I won't go on. I can, and will, talk about Resident Evil: Retribution at embarrassing length. My last point of interest is the performances – my god, the performances. As if Jovovich’s steely-eyed badass Alice wasn't enough, we get two of cinema’s greatest scene-chewers turning out for this entry: Sienna Guillory, as co-badass Jill Valentine here brainwashed into a hammy, line-barking GI Joe villainess, and Shawn Roberts as the eminent corporate baddie Albert Wesker. Shawn Roberts in particular is a monolith within this franchise. Though he appears in no more than eight minutes of Retribution’s runtime, his over-enunciated, action-figure performance steals the show so completely that he's often the number one element I obsess over. Among the many, many crazy shots of this film, there's a single frame in which he appears that’s so titanic in audacity I would print it out sixteen by nine feet to hang in my living space for all eternity. Iconic, unbelievable stuff. 

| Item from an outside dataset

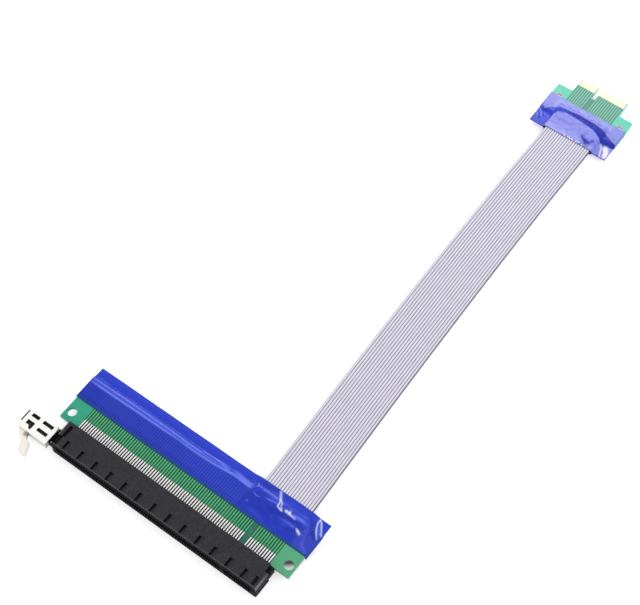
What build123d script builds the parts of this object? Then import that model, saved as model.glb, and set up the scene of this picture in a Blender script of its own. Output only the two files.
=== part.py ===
# Ribbon riser for expansion cards: a long card slot on its own board, two stacked
# flat ribbons, and a short plug board. The slot's housing lies on one flank.
#
# Millimetres. The origin is the middle of the housing's lower flank, on the table.
# +X runs along the slot, +Y from the slot's mouth towards the ribbons, +Z up.

from build123d import *
from math import hypot, radians, tan
import os

os.makedirs("parts", exist_ok=True)

# Contact rows of the long slot
contact_pitch = 1.0
short_row = 11
long_row = 71
key_gap = 3.0  # centre to centre of the contacts on each side of the key
row_end_margin = 3.0  # last contact's centre to the housing's end

# Slot housing
housing_depth = 10.2  # mouth to back
housing_height = 7.5  # flank to flank
card_slot_width = 1.8
card_slot_depth = 7.4
card_slot_margin = 1.2  # last contact's centre to the card slot's end
key_width = 1.7
key_recess = 0.8  # the key bar stands this far inside the mouth
cavity_width = 0.6
cavity_height = 2.0
end_chamfer = 0.5

# Wedge notches on both flanks, deepest at the rear, and the pockets at both ends
notch_count = 13
notch_pitch = 6.45
notch_first = 4.5  # housing's latch end to the first notch's steep wall
notch_width = 1.7
notch_length = 3.6
notch_depth = 0.72
notch_front_share = 0.3  # the notch's front end against its rear end
notch_from_mouth = 0.5
key_pocket_width = 1.3
key_pocket_length = 3.4
key_pocket_depth = 0.5
key_pocket_from_end = 1.3
key_pocket_from_mouth = 0.8
key_step_length = 1.4  # step down at the housing's rear corner
key_step_width = 3.2
key_step_depth = 2.0
end_pocket_length = 2.1
end_pocket_width = 3.7
end_pocket_from_mouth = 0.55
end_groove_width = 1.4
end_groove_length = 4.7
end_groove_depth = 1.0
end_groove_inset = 1.4

# Ear at the latch end, split for the latch's tongue
ear_length = 1.8
ear_width = 6.1
ear_from_mouth = 0.35
ear_thickness = 2.9
ear_slot = 1.4
ear_slot_in_end = 0.5  # how far the split runs into the housing's end wall
pivot_inset = 0.95  # ear's outer edge to the pivot's centre
pivot_from_back = 1.3  # ear's rear edge to the pivot's centre
pivot_radius = 0.6
pivot_clearance = 0.05
boss_height = 0.35
boss_end_gap = 0.1

# Latch
latch_gap = 0.2  # ear's outer edge to the latch's body
latch_thickness = 3.5
latch_length = 13.4
latch_front = 1.1  # body's front edge ahead of the mouth
latch_back = 1.55  # body's rear edge behind the pivot
latch_relief = 0.7  # how much the body's inner end falls away behind the pivot
tongue_radius = 1.2
tongue_thickness = 1.2
pocket_depth = 1.3
pocket_wall = 1.1
pocket_from_ear = 1.55
pocket_row_width = 1.2
pocket_inner_length = 4.3
pocket_rib = 1.95
pocket_outer_length = 3.1
hook_pocket_width = 1.7  # the outer front pocket is wider, and runs on towards the hook's root
hook_pocket_run_on = 1.1
hook_pocket_run_width = 0.9
hook_pocket_slope = 0.7
slit_width = 0.35
slit_length = 4.4
slit_from_end = 0.6
hook_thickness = 2.4

# The hook's two sides, from the body to the tip: distance from the latch's outer end,
# and distance ahead of the body's front edge
hook_outer_side = (
    (1.3, 0.0),
    (2.5, 1.3),
    (3.9, 2.5),
    (5.2, 3.4),
    (5.9, 4.7),
    (6.5, 5.9),
    (7.1, 7.1),
)
hook_inner_side = (
    (5.4, 0.0),
    (5.7, 0.9),
    (6.3, 1.8),
    (6.9, 2.4),
    (8.1, 2.4),
    (8.9, 4.0),
    (9.6, 5.6),
    (10.1, 6.8),
    (9.9, 7.1),
)

# Contacts
contact_width = 0.4
contact_thickness = 0.22
contact_tail = 2.9  # length of the tail on the board
contact_knee = 2.9  # the knee lies this far inside the housing's back
crown_from_mouth = 2.4
crown_reach = 0.12  # the blade's crown stands this far into the card slot
tip_from_mouth = 1.2
tip_lift = 0.5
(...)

Lest my analysis confuse you into thinking Retribution is a smart film, don't be fooled. It's an exceedingly dumb film made by a smart filmmaker; one who excels in his purpose of making his wife look as cool as possible. The married duo of Paul W.S. Anderson and Milla Jovovich tear through this movie like the greatest love story never filmed; listen to the commentary track and you'll see how much is predicated on how awesome they think it looks when Milla whips her wet hair around, or how cool it is when she blasts through zombies in slo-mo bullet time. Maybe Retribution’s greatest appeal is in its delightful sincerity and clarity of purpose – in a world of Marvel quips and blockbuster slop wearing the skin of artistic integrity, it's refreshing to experience something so unpretentious and so unconcerned with being anything more than it is. Sometimes you just want to watch a hot woman swing a bike chain around like it's fucking Castlevania… and sometimes that's the best thing in the world.